[Your objective]: Compile every line that includes the word "axes".

[Data lines]:
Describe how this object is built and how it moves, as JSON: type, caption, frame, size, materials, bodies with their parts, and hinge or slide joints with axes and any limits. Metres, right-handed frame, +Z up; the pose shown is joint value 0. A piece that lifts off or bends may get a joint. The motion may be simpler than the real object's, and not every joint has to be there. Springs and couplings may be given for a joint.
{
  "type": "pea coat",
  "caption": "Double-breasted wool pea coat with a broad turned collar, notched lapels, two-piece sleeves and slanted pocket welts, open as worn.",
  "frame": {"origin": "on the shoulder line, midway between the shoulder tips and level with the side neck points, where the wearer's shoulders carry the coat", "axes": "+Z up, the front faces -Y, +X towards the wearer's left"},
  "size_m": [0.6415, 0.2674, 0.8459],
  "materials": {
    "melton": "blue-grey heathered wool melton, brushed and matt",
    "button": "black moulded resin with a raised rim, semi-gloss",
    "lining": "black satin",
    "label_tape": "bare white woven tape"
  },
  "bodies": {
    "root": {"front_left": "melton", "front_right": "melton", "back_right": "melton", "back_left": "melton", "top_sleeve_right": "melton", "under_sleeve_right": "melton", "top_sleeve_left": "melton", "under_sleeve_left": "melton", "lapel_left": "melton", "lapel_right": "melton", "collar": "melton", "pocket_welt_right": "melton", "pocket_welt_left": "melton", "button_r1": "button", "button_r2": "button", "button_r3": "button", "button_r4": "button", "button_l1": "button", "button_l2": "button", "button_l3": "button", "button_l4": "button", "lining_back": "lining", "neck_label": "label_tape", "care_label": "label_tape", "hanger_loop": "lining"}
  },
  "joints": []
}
==
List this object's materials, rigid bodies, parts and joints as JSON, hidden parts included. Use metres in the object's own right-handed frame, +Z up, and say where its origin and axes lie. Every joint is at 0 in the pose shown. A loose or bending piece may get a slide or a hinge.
==
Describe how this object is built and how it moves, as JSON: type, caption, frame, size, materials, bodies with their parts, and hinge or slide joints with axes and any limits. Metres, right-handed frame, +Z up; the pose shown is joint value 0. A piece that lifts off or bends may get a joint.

[Output below]:
Describe how this object is built and how it moves, as JSON: type, caption, frame, size, materials, bodies with their parts, and hinge or slide joints with axes and any limits. Metres, right-handed frame, +Z up; the pose shown is joint value 0. A piece that lifts off or bends may get a joint. The motion may be simpler than the real object's, and not every joint has to be there. Springs and couplings may be given for a joint.
  "frame": {"origin": "on the shoulder line, midway between the shoulder tips and level with the side neck points, where the wearer's shoulders carry the coat", "axes": "+Z up, the front faces -Y, +X towards the wearer's left"},
List this object's materials, rigid bodies, parts and joints as JSON, hidden parts included. Use metres in the object's own right-handed frame, +Z up, and say where its origin and axes lie. Every joint is at 0 in the pose shown. A loose or bending piece may get a slide or a hinge.
Describe how this object is built and how it moves, as JSON: type, caption, frame, size, materials, bodies with their parts, and hinge or slide joints with axes and any limits. Metres, right-handed frame, +Z up; the pose shown is joint value 0. A piece that lifts off or bends may get a joint.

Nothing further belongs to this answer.